New Aids for Families, Teachers, and Missionary Leaders

    “New Aids for Families, Teachers, and Missionary Leaders,” Ensign, Dec. 1978, 48–49

    New Aids for Families, Teachers, and Missionary Leaders

    Teaching: No Greater Call

    A manual designed to help parents and teachers improve both the spiritual and technical aspects of gospel teaching is now available. Teaching: No Greater Call (PXIC064A; $1.50 each) contains valuable information for every teacher in the Church, regardless of previous teaching experience. Although it may be used in in-service lessons, the manual was designed specifically for individual study.

    Information in each of the seven units is very helpful. For example, the first unit, “Preparing Yourself,” contains such information as teaching with the Spirit, obtaining a testimony and a vision of your calling, and evaluating your strengths and weaknesses as a teacher.

    Discussions on reaching the one and the unique characteristics of different age groups are given in the section entitled “Understanding Those You Teach.”

    The third unit, “Preparing Lessons,” gives suggestions on using available resources, teaching lessons focused on a single idea, and using humor and creativity in the classroom.

    “Preparing the Classroom” gives tips on creating a warm atmosphere in the room.

    Among the basic teaching skills discussed in “In-class Teaching: Essentials” are: getting the attention of the class, determining if class members are learning, making the scriptures live, using examples, teaching object lessons, teaching with variety, using questions to stimulate thinking, and helping class members apply lesson principles.

    “In-class Teaching: Enrichment” discusses “nice to know” teaching techniques such as brainstorming, case studies, demonstrations, panel discussions, and role playing.

    Tips on using chalkboards, flannelboards, puppets, pictures, simple drawings, projection equipment, and tape recorders are included in the sixth unit, “Preparing and Using Teaching Materials.”

    The last section, “Fostering Good Classroom Behavior,” gives concrete suggestions on dealing with discipline problems.

    Gospel Principles Manual

    A new manual on the principles of the gospel has been prepared with a threefold purpose. First, in the developing areas of the Church, where only families or small groups can meet together, this Gospel Principles manual constitutes, with the scriptures, the total Church curriculum.

    Second, it is also being recommended as a student supplement to new members and investigators enrolled in the Gospel Essentials course.
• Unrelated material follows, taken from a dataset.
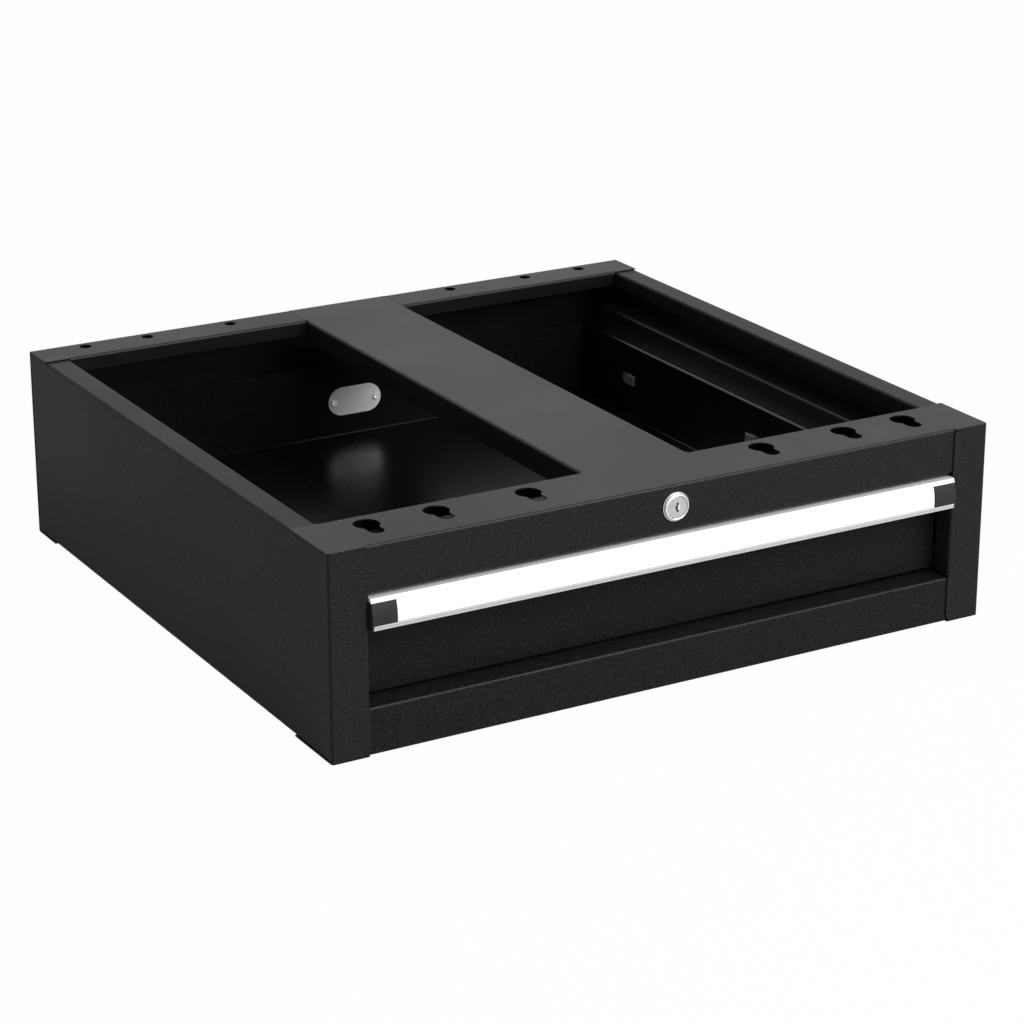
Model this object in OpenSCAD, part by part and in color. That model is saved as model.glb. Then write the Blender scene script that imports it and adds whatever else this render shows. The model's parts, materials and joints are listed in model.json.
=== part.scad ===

    Third, families may find it useful as a resource for home evening lessons, special discussions with children, and talks or lessons for Church meetings.

    Written at a simple reading level, this comprehensive manual treats nearly all of the basic topics of the gospel. Designed for either individual or class study, it contains helps for teachers, in case parents or teachers wish to discuss some of the topics in greater detail. Additional scriptures on the topic are listed at the end of the chapter. The book also contains some of the hymns of the Church, transposed to a lower key. A glossary is included to clarify any terms that may be new to the reader.

    The manual is highly visual with many illustrations and color pictures. It is being translated presently into thirty-seven languages.

    This book would be a fine permanent addition to any home library and is appropriate for both parents and children. It is available at the Church distribution centers for $1.20 each (stock no. PBIC0245). A hardbound edition may be purchased through Deseret Book Company for $3.95.

    The Activity Book

    Do members of your family want to improve their skills in camping, music, outdoor survival, first aid, speech, drama, literary arts, sports, or dance? Would they like to know more about using proper table manners, repairing home appliances, producing a filmstrip, writing a news story, or telling directions by using the sun and stars? Would you like some innovative suggestions for home evening and other family activities?

    The Activity Book (PEJM1036; $1.50 each) was originally prepared for use in Young Men and Young Women functions, but many of the ideas included in it can easily be adapted for use by families.

    For example, the recreation section lists thirty-six activities and games, plus needed props and the rules for playing.

    The section on learning to budget includes a list of typical monthly expenditures and suggests an activity that will help teach proper financial planning.

    Other sections discuss how to be a missionary, plan and plant a garden, build family traditions, establish family rules, and improve family relations. In each section a gospel theme is reinforced through fun activities.

    Although some of the sections call for the assistance or know-how of an expert or a specialist, most of the activity ideas can be adapted by families. Included in each of the 320 sections is a list of items needed and a “how to do it” section.

    General Missionary Handbook

    A new handbook explaining the missionary program of the Church is now available for all general, regional, mission, stake, and ward leaders responsible for missionary work. Ward mission leaders, Melchizedek Priesthood quorum presidencies, group leaders, and members of standing missionary committees should have received this manual and are especially encouraged to use it.

    The handbook describes the basic principles and goals of missionary work and defines duties and division of responsibilities of general and local leaders within the program. It also gives guidelines for the operation of full-time missions.

    An outline on page 20 suggests a process “by which members can (1) catch the spirit of missionary work, (2) build their confidence, and (3) become fully involved in friendshipping and fellowshipping.”

    Also of special interest are sections describing basic elements of the missionary program (finding, teaching, friendshipping, baptizing, and fellowshipping), aids to missionary work (Church publications, visitors’ centers, new move-in activities, open houses, socials, investigator firesides, home evenings, etc.), and preparation of missionaries (family, priesthood, and auxiliary responsibilities, and the preparation of missionary couples).